From what I remember from prior testing, dedicated PhysX needs a card that was within about 20% lower performance (of the primary video card) OR BETTER for an improvement. (..it also needs to be Nvidia with Nvidia, not other cards.) Also, the improvement seemed to "top-out" for an equal card of around a 15% performance boost, with lower performance cards (again, 20% drop) often providing about 10% improvement. (..it's been a long time since I looked at this though.)
If we apply the guess above, a standard 980 GTX (as a PhysX dedicated card) should provide almost a 10% improvement to a 1070 GTX. A 970 GTX might still provide some improvement, and I think it's likely that anything lower than that (960 GTX) would start to degrade performance. Might be wrong though, and if you've got the dissimilar cards you can always try it out.
Note that as long as the drivers (and game) support DX12's video-card "teaming", that the benefit should be much higher. Nvidia has huge resources when it comes to improving drivers, so my guess is that it won't be long before Ashes of the Singularity (a DX12 game) becomes a game that Nvidia cards see major improvements with adding video cards for full processing as opposed to a dedicated PhysX card.

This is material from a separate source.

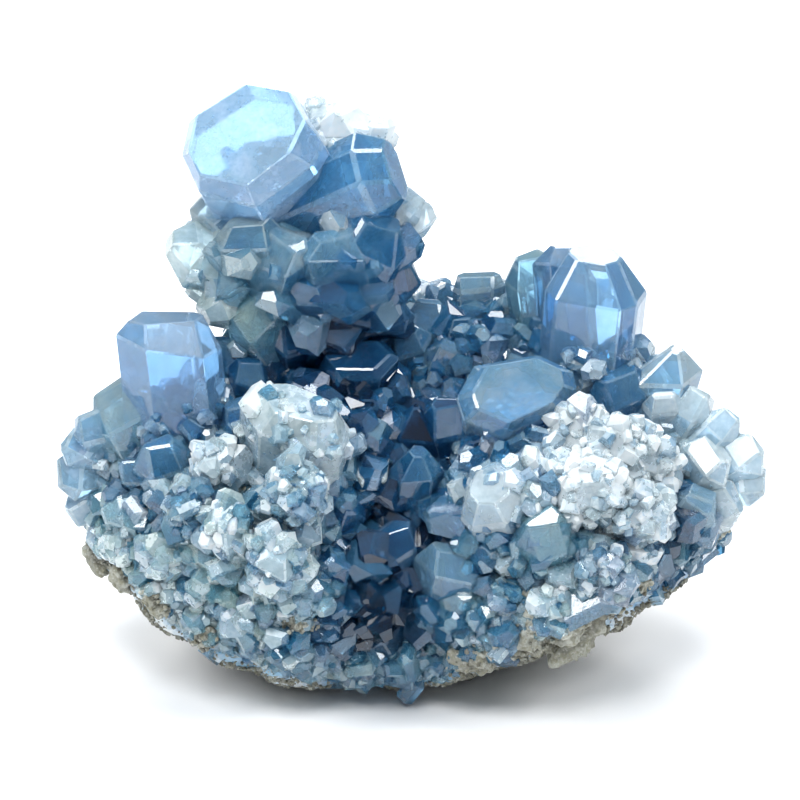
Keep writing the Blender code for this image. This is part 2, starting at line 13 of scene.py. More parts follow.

Still, I can see people doing this for SLI configurations and games that aren't DX12 with supported drivers for "teaming". EX. 2x 1070 in SLI and along with a 980ti or Titan X (as a dedicated PhysX card) for everything BUT DX12 games that support "teaming" - and for those: "teaming" alone (or SLI and "teaming"). Provided the driver's are up to it: that should provide a lot of performance.